The executor of my father’s estate met with my family after Dad’s recent death. Reading the will, the executor’s voice dripped with disdain as he prefaced a portion with, “For the woke among us, ‘The masculine will be taken to include the feminine.’” The executor doesn’t get what it means to be taught, day after day, document after document, movie after movie, that you are not worthy of inclusion. He didn’t acknowledge that contracts are now required to have that language. The reason? Because for a long time in America, women were not included in “people who can form contracts.”

When Hillary Clinton lost to Donald Trump, a good friend of mine said something compelling to me. My friend, who is Black, said, “I knew this country hated Black people, but I didn’t know it hated women even more.” I don’t think this country “hates” women per se, but it does have an unconscious bias and a conscious set of habits that hurts little girls, and thus all of us, every day.

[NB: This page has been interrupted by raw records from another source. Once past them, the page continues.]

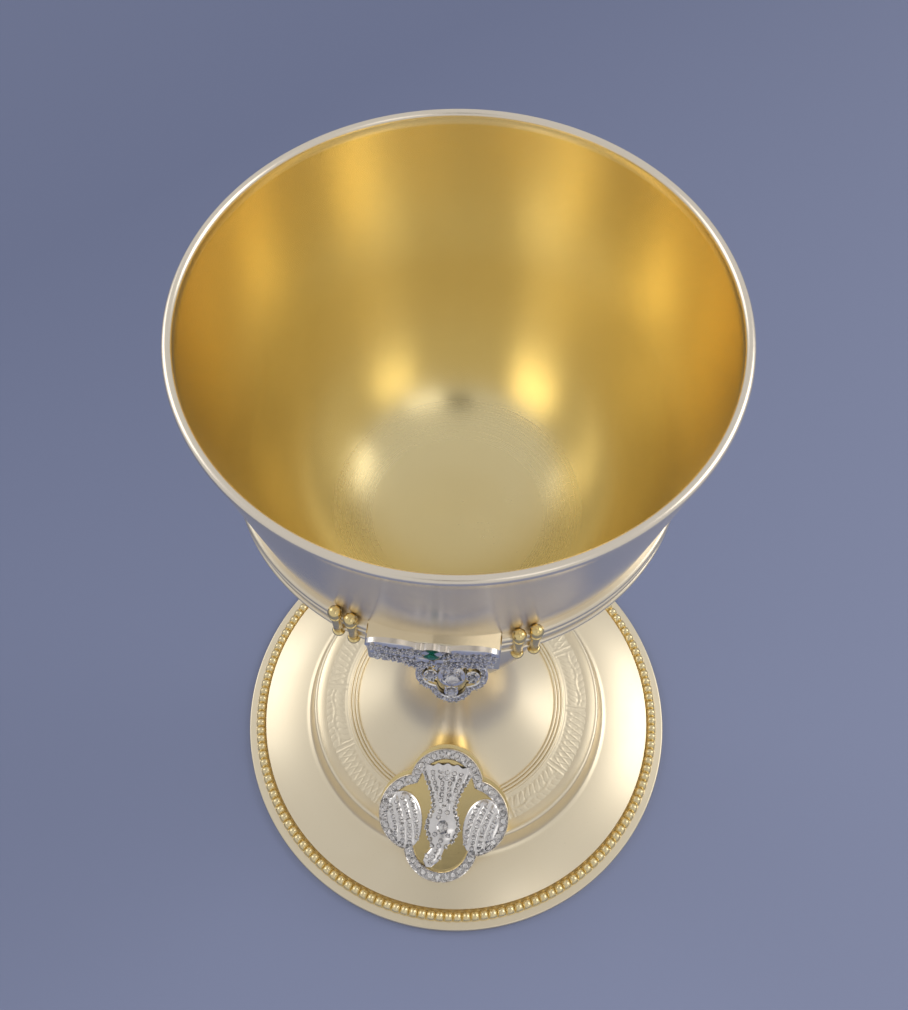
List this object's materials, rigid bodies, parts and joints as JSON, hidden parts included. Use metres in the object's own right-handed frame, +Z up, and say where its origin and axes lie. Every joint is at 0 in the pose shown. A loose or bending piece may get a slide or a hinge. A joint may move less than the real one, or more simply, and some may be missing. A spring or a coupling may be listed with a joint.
{
  "type": "chalice",
  "caption": "Standing metal cup on a turned stem with a round knop and a wide stepped foot, with jewelled quatrefoil and bow mounts on its front.",
  "frame": {"origin": "centre of the foot's underside, on the surface that the chalice stands on", "axes": "+Z up along the stem, -Y towards the front with the jewelled mounts, +X to the right seen from the front"},
  "size_m": [0.1442, 0.1442, 0.22],
  "materials": {
    "cup_gilding": "satin, brushed round the inside",
    "satin_gilt": "pale satin gilding",
    "bright_gilt": "bright yellow gilding",
    "white_metal": "white metal set with small clear stones",
    "green_stone": "polished deep green stone"
  },
  "bodies": {
    "root": {"cup": "cup_gilding", "calyx": "satin_gilt", "upper_stem": "satin_gilt", "knop": "satin_gilt", "knop_jewel_seat": "bright_gilt", "knop_jewel": "white_metal", "lower_stem": "satin_gilt", "foot": "satin_gilt", "foot_beading": "bright_gilt", "medallion_seat": "bright_gilt", "dove_medallion": "white_metal", "bow_seat": "bright_gilt", "bow_jewel": "white_metal", "emerald": "green_stone", "pillar_left_outer": "bright_gilt", "pillar_left_inner": "bright_gilt", "pillar_right_inner": "bright_gilt", "pillar_right_outer": "bright_gilt"}
  },
  "joints": []
}
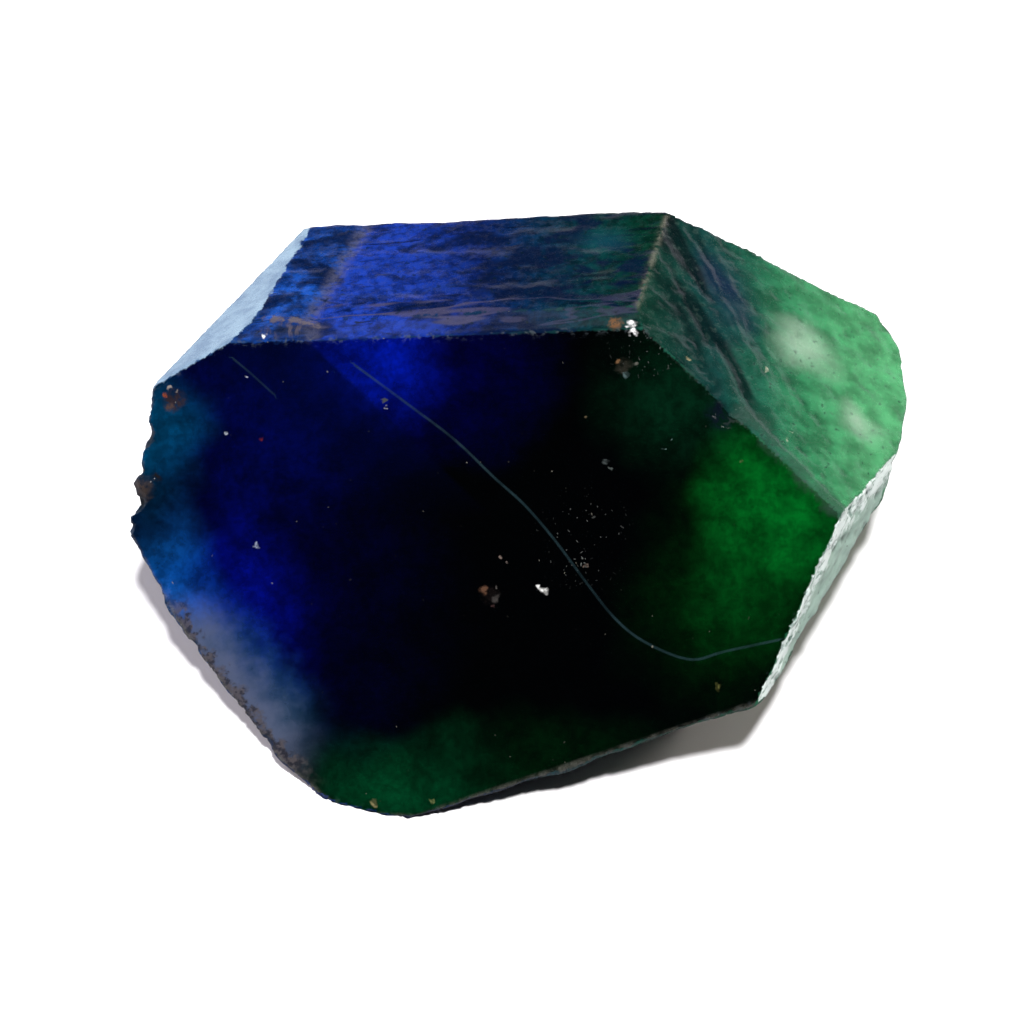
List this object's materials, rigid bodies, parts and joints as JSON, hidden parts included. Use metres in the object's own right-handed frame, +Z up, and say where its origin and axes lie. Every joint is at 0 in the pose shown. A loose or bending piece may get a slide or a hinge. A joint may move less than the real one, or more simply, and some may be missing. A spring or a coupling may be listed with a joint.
{
  "type": "rough tourmaline crystal",
  "caption": "Rough blue-green tourmaline crystal with a large flat table face, ridged and pitted sides and a broken end, lying on its flat base.",
  "frame": {"origin": "the middle of the stone's outline at the level of the flat base it lies on", "axes": "+X along the stone from the blue broken end to the green end, +Y to its back, +Z up"},
  "size_m": [0.0258, 0.0206, 0.0081],
  "materials": {
    "tourmaline": "gloss"
  },
  "bodies": {
    "root": {"tourmaline_crystal": "tourmaline"}
  },
  "joints": []
}
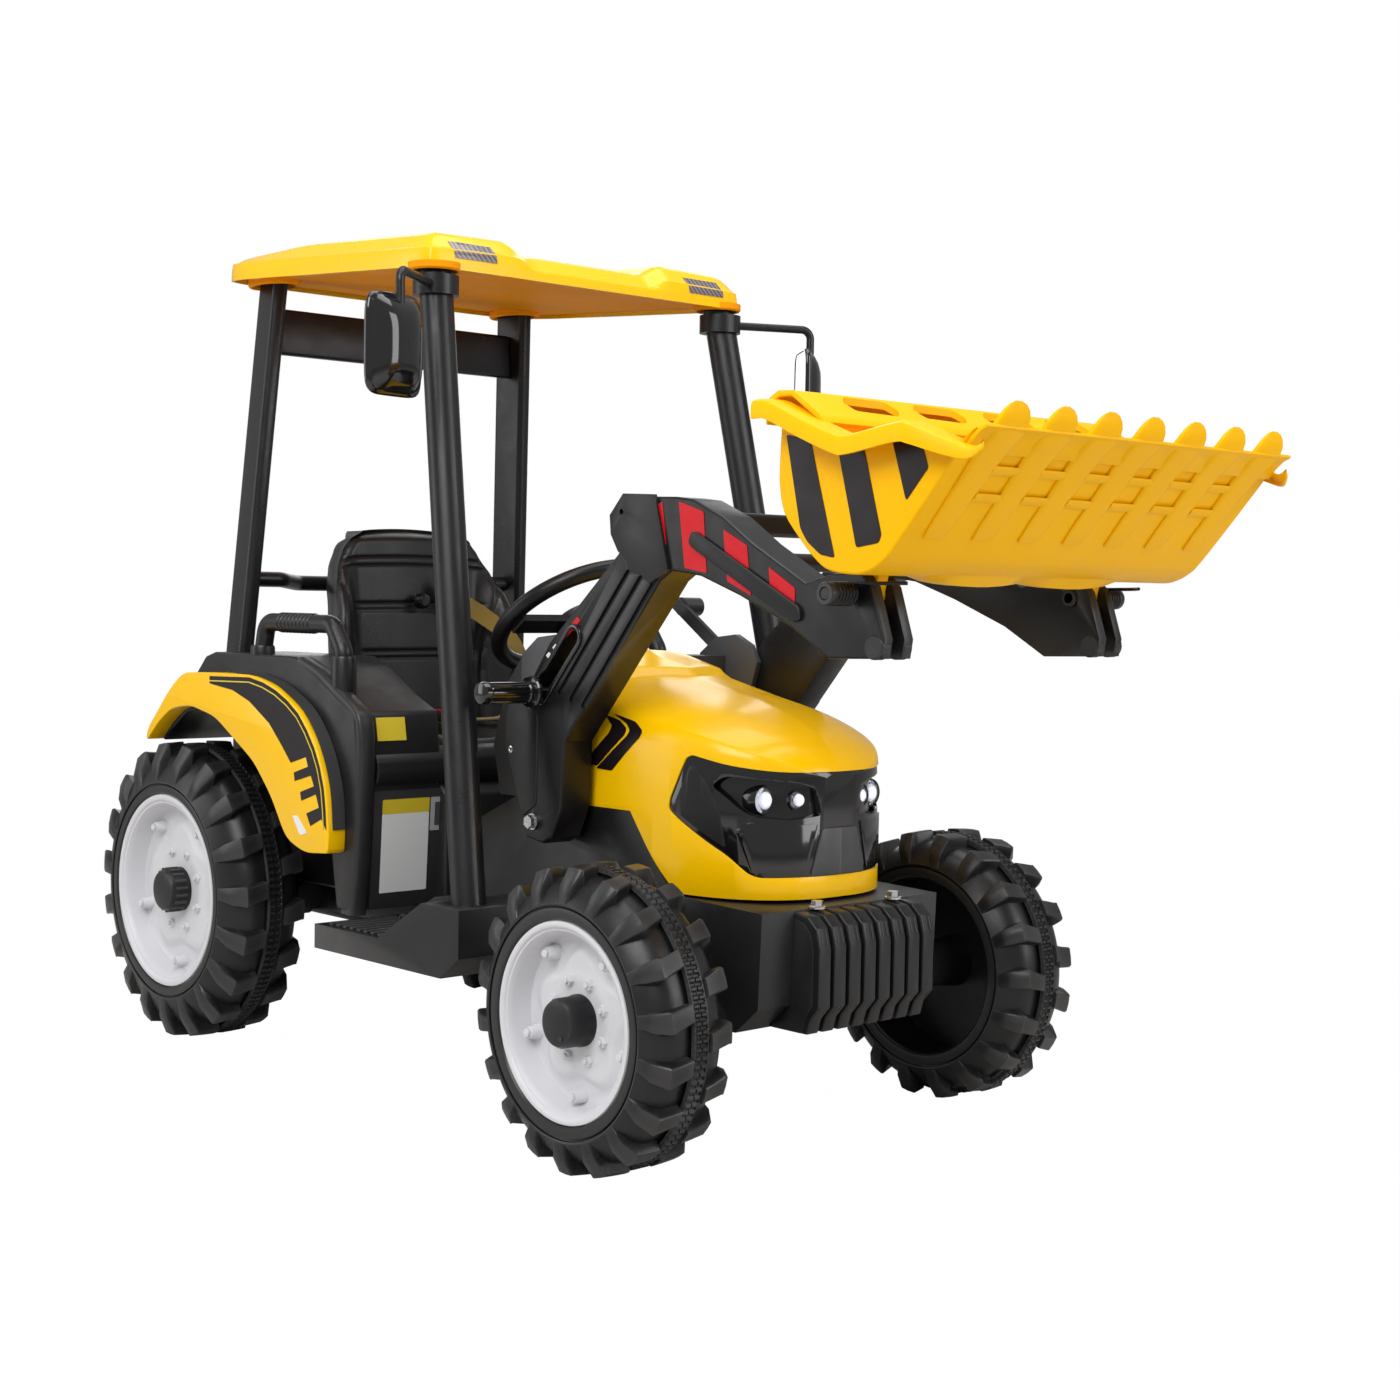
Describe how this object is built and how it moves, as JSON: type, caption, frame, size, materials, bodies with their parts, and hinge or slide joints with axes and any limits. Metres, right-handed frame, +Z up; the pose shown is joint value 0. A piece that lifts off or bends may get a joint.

Until we see every movie with new eyes, this will continue. This will continue until we question—awkward though it may be—language in every document that defaults to the male gender. This will continue until we question why women get paid less and promoted less. This will continue until we no longer allow anyone to interrupt us with impunity when we speak.

Until we faithful say aloud, “God is not a man,” the masculine will continue to define authority, excellence, and advancement. Until we stop training both men and women to unconsciously default to “masculine = good” with archaic language, we’ll continue teaching little boys and girls the gender norms that diminish women.

So, call it out. With patience. With love. With a willingness to deal with the blowback that will come. Because, as I ask myself—if not me, then who?